I actually completely stand by what Krista Scott-Dixon told me in her interview because her generalizable message–valuing creativity, valuing the body, valuing escaping a toxic environment–is something I wanted all my readers to hear. But of course, her own career path (as with anybody else’s) is completely unique, comprised of a constellation of experiences, supports, personality traits, networks, brain chemistry, etc. Her decisions are specific to her and are not at all generalizable. But a lot of what she said was generalizable, and eminently valuable.
So, I was absolutely invoking her authority, as you say, as someone who successfully transitioned out of a PhD, and into doing different kinds of projects as a self-employed person (Ed-in-Chief of Spezzatino, Research Director of Precision Nutrition, Head Mistress at Stumptuous, etc.). There are all kinds of take-away ideas tucked into her story about having the gumption to start up a non-profit and develop a magazine that raises funds for the non-profit, but one of those take-away ideas is not “Develop your career by launching a non-profit and an accompanying fundraising mag!” Rather, I thought the message was about how scary and gratifying doing what you love can be; how it might take time to figure out what you want to do with your career/life after academia; how you might not realize how toxic grad school can be until you’ve left, etc.

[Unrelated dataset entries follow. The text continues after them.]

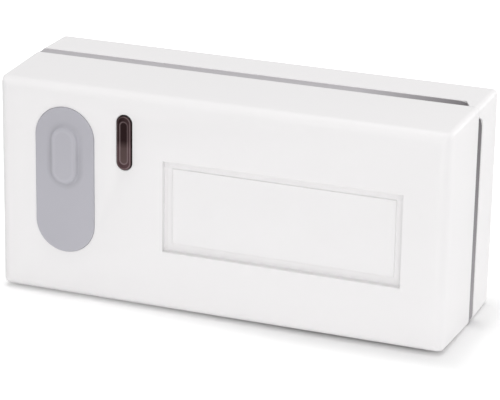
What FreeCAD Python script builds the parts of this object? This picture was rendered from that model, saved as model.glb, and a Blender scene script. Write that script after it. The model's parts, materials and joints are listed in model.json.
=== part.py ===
import FreeCAD, Part
import Sketcher
import math
import os

# Battery bell push: a landscape housing of a drafted front cover and a wall box with a
# seal between them. The front carries a soft press pad, a smoked lamp lens and a name window.
# X runs across the front, Z runs up and the front faces -Y. The origin is under the middle
# of the housing, at its lowest edge. Inside each sub-part, Y is the depth behind the front face.

SIZES = {
    # Housing outside
    "body_width": 90.0,
    "body_height": 43.2,
    "cover_depth": 16.9,
    "seal_thickness": 2.9,
    "box_depth": 9.85,
    "cover_draft": 0.46,
    "front_round": 2.0,
    "corner_round": 1.0,
    "back_edge": 0.4,
    # Housing walls, and the lip of the wall box that centres the cover
    "side_wall": 1.8,
    "front_wall": 2.2,
    "back_wall": 2.0,
    "inner_round": 1.6,
    "lip_wall": 1.1,
    "lip_gap": 0.15,
    "lip_reach": 3.0,
    # Seal between cover and box, set back a little, with larger corners
    "seal_inset": 0.1,
    "seal_corner": 3.8,
    # Press pad with its raised finger bump, held from the housing's left end, top and bottom
    "pad_end_margin": 8.12,
    "pad_top_margin": 4.87,
    "pad_low_margin": 9.39,
    "pad_width": 12.1,
    "pad_gap": 0.08,
    "pad_proud": 0.3,
    "pad_edge": 0.3,
    "pad_skin": 1.5,
    "pad_flange": 1.2,
    "pad_flange_thickness": 1.0,
    "pad_travel": 0.6,
    "pad_rim_wall": 1.0,
    "bump_top_margin": 3.5,
    "bump_width": 5.5,
    "bump_height": 11.5,
    "bump_rise": 0.8,
    "bump_edge": 0.5,
    # Stem between the pad and the switch
    "stem_plate": 1.2,
    "stem_radius": 2.0,
    "stem_rib": 1.0,
    "slip_gap": 0.1,
    "stop_gap": 0.05,
    # Lamp lens, beside the pad and level with its top
    "pad_to_lamp": 4.67,
    "lamp_width": 3.1,
    "lamp_height": 10.8,
    "lamp_gap": 0.08,
    "lamp_proud": 0.3,
    "lamp_edge": 0.3,
    "lamp_flange": 0.9,
    "lamp_flange_thickness": 1.0,
    "lamp_well": 1.4,
    "lamp_skin": 1.3,
    # Name window from the lamp to the right margin, and the card behind it
    "lamp_to_window": 6.11,
    "window_end_margin": 8.7,
    "window_top_margin": 12.8,
    "window_low_margin": 12.2,
    "window_gap": 0.1,
    "window_recess": 1.3,
    "window_thickness": 1.2,
    "window_bevel": 0.5,
    "window_backing": 1.0,
    "backing_margin": 1.5,
    "card_margin": 1.4,
    "card_thickness": 0.25,
    "card_gap": 0.1,
    # Circuit board and its screws
    "board_end_gap": 2.0,
    "board_edge_gap": 0.75,
    "board_depth": 9.0,
    "board_thickness": 1.6,
    "board_corner": 1.5,
    "boss_radius": 2.5,
    "boss_inset": 2.8,
    "rim_to_boss": 0.05,
    "lamp_to_boss": 8.0,
    "board_screw_radius": 1.0,
    "board_screw_head": 2.1,
    "board_screw_head_height": 1.3,
    "board_screw_length": 6.0,
    "pilot_gap": 0.1,
    "pilot_depth": 5.2,
    # Tactile switch under the bump
    "switch_side": 6.0,
    "switch_height": 3.5,
    "switch_corner": 0.6,
    "switch_plate": 0.3,
    "switch_plate_margin": 0.2,
    "plunger_radius": 1.7,
    "plunger_stand": 1.2,
    "plunger_length": 3.4,
    "plunger_gap": 0.08,
    "switch_leg_length": 1.4,
    "switch_leg_width": 0.7,
    "switch_leg_pitch": 4.5,
    # Lamp
    "led_radius": 1.5,
    "led_height": 4.6,
    "led_tip": 0.8,
    "led_flange_radius": 1.9,
    "led_flange_height": 1.0,
    "led_gap": 0.3,
    "lead_pitch": 2.54,
    "lead_side": 0.5,
    "lead_hole_radius": 0.5,
    "lead_tail": 0.6,
    # Transmitter parts, placed from the board's middle or from its nearer long edge
    "chip_x": 16.0,
    "chip_drop": 0.6,
    "chip_length": 10.0,
    "chip_width": 4.0,
    "chip_height": 1.6,
    "chip_lift": 0.2,
    "chip_leg_pitch": 1.27,
    "chip_leg_width": 0.42,
    "chip_leg_thickness": 0.22,
    "chip_leg_reach": 1.0,
    "chip_legs": 8,
    "crystal_x": -2.5,
    "crystal_rise": 6.4,
    "crystal_length": 10.4,
    "crystal_width": 4.2,
    "crystal_height": 3.5,
    "crystal_base": 0.4,
    "crystal_rim": 0.35,
    "crystal_end_round": 2.0,
    "capacitor_end_inset": 12.95,
    "capacitor_inset": 3.0,
    "capacitor_radius": 2.5,
    "capacitor_height": 5.0,
    "capacitor_base": 0.8,
    "resistor_x": 3.0,
    "resistor_drop": 8.1,
    "resistor_length": 2.0,
    "resistor_width": 1.25,
    "resistor_height": 0.6,
    "resistor_pitch": 3.2,
    "resistor_count": 5,
    "aerial_x": 2.0,
    "aerial_inset": 3.4,
    "aerial_length": 26.0,
    "aerial_stand": 3.4,
    "aerial_width": 1.0,
    "aerial_thickness": 0.5,
    "aerial_bend": 1.6,
    # Cells and their cradle
    "cell_radius": 5.25,
    "cell_length": 43.3,
    "nub_radius": 1.9,
    "nub_height": 1.2,
    "cell_pitch": 11.8,
    "cell_gap": 0.3,
    "cradle_lift": 1.5,
    "cradle_floor": 1.2,
    "cradle_rise": 1.6,
    "cradle_side": 1.2,
    "cradle_end": 1.5,
    "cradle_foot": 3.0,
    "cradle_foot_inset": 4.5,
    "contact_room": 3.0,
    "contact_thickness": 0.4,
    "contact_width": 7.0,
    "contact_gap": 0.1,
    "contact_dimple": 1.6,
    "contact_tie": 2.6,
    # Wall box: fixing holes, cell ribs, closing hooks and screw lugs
    "fixing_spacing": 72.0,
    "fixing_radius": 2.2,
    "fixing_boss_radius": 4.4,
    "fixing_boss_height": 1.5,
    "rib_thickness": 1.2,
    "rib_spacing": 15.0,
    "rib_height": 20.0,
    "rib_gap": 0.3,
    "hook_x": 24.0,
    "hook_width": 8.0,
    "hook_reach": 3.4,
    "hook_ease": 0.4,
    "hook_seat": 0.9,
    "barb_length": 1.2,
    "barb_rise": 1.0,
    "barb_gap": 0.3,
    "lug_end_margin": 14.0,
    "lug_width": 7.0,
    "lug_top": 8.4,
    "lug_gap": 0.5,
    "lug_reach": 5.4,
    "screw_to_seam": 2.9,
    "closing_screw_radius": 1.35,
    "closing_screw_head": 2.4,
    "closing_screw_head_height": 0.9,
    "closing_screw_length": 6.6,
    "closing_screw_sink": 0.4,
    "screw_hole_gap": 0.2,
}


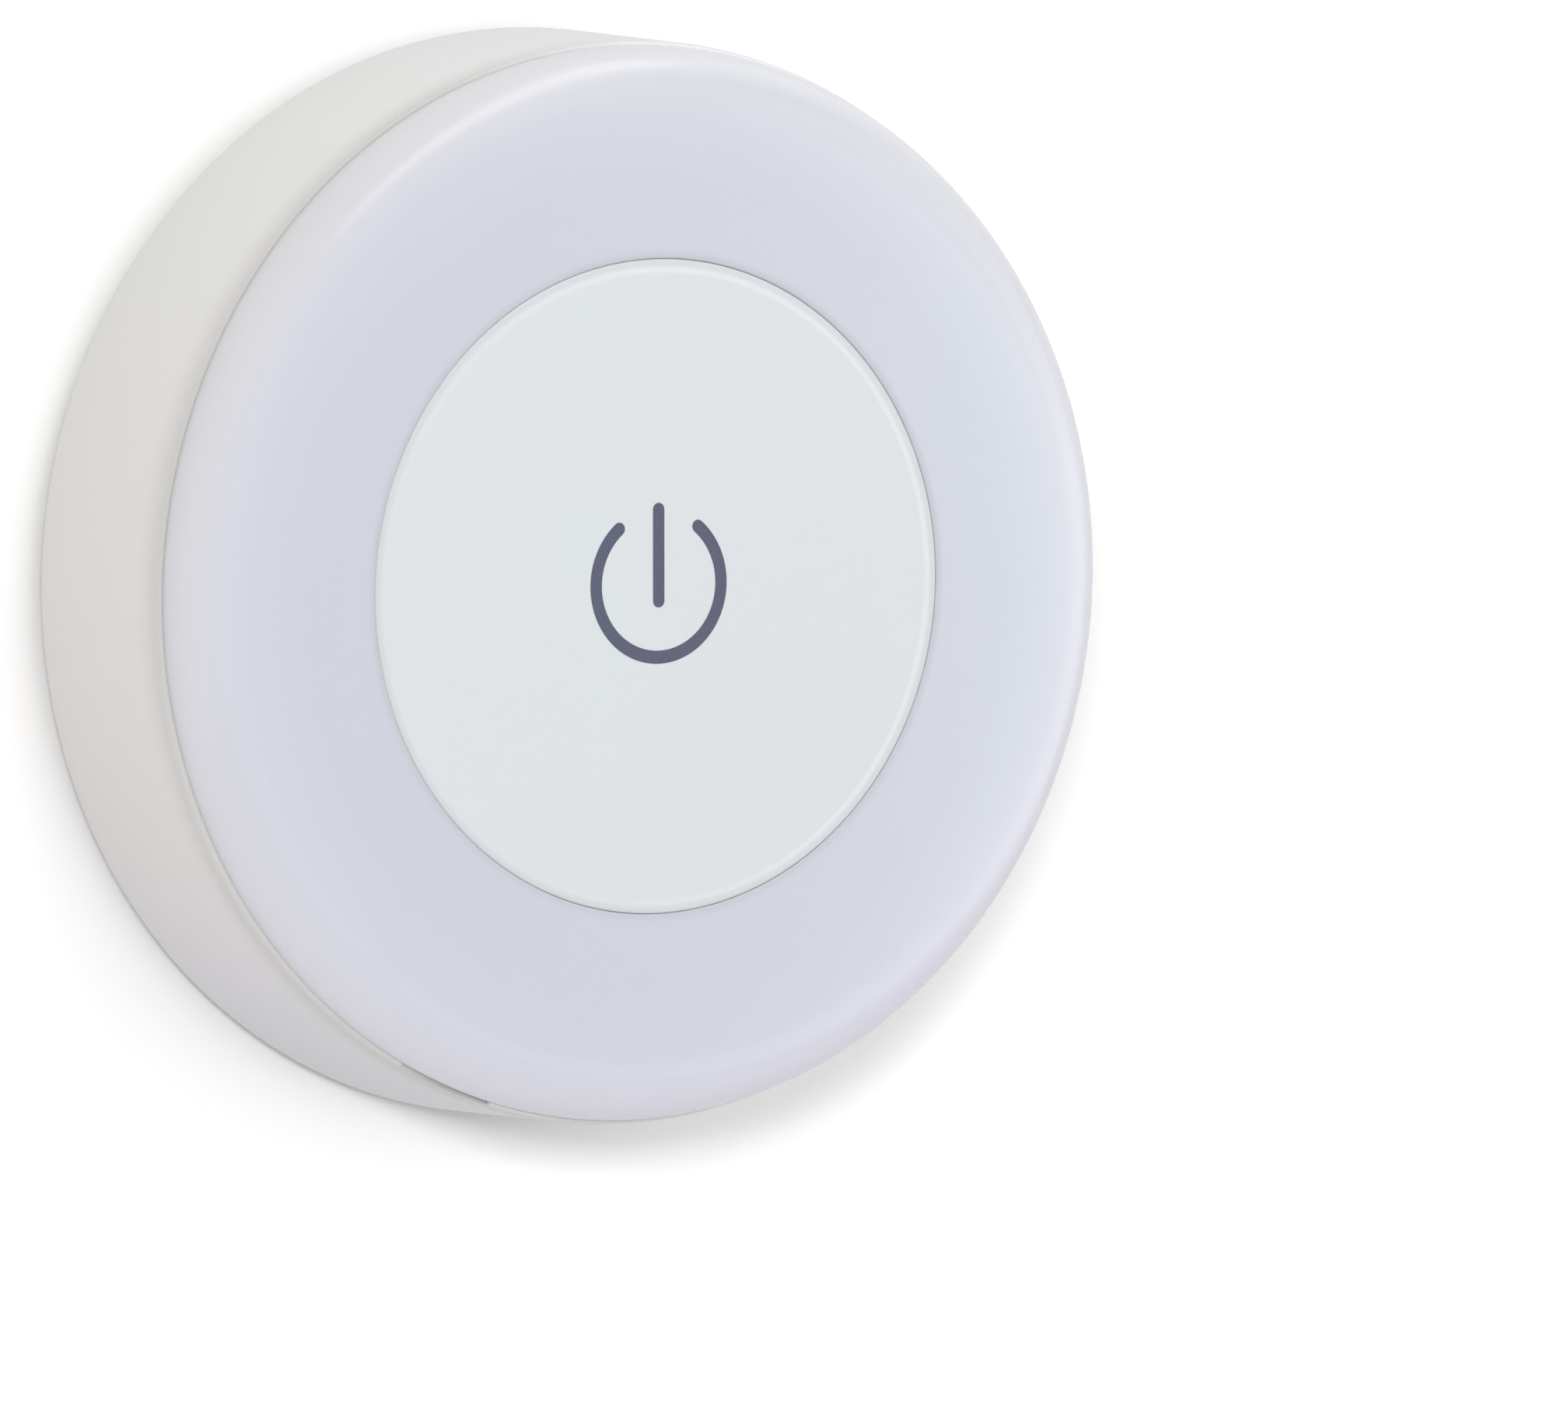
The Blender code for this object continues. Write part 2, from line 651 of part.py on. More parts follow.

Not everyone can do what Krista did. And that’s why I interviewed lots of other people, including those who were facing major debt loads, feeling suicidal, feeling desparate, feeling isolated. And that’s why I have written–especially in my more recent columns at Inside Higher Ed–about how much harder it is for people who don’t have a partner or partner or someone financially supporting them to do this massive career/life change. So, in response to your final question, almost no one can become self-employed when they are desparate and broke. That would be a terrible idea. But that doesn’t make anything that Krista said any less vital. It just makes her choice of career path a terrible one for people who are not in her shoes.
Finally, regarding your question, “Is there any actual job Krista can think of where a humanities PhD is the most effective way to get hired?” Your intense frustration and anger here is palpable. And I think most of the humanities PhDs I’ve interviewed would say that their degree was not at all the most effective way to get hired. I think they would say, though, they were surprised at how much the skills they cultivated served them. But I don’t think anyone around here is saying, “Getting a PhD leads to a great job!” What I am saying, and what this blog is about, is, “Getting a PhD doesn’t have to be a barrier to getting a great job!”
I guess what I’m trying to say is that I believe Krista’s life narrative has a lot of useful nuggets in it, even for those who couldn’t/wouldn’t/shouldn’t choose the path that she’s taken.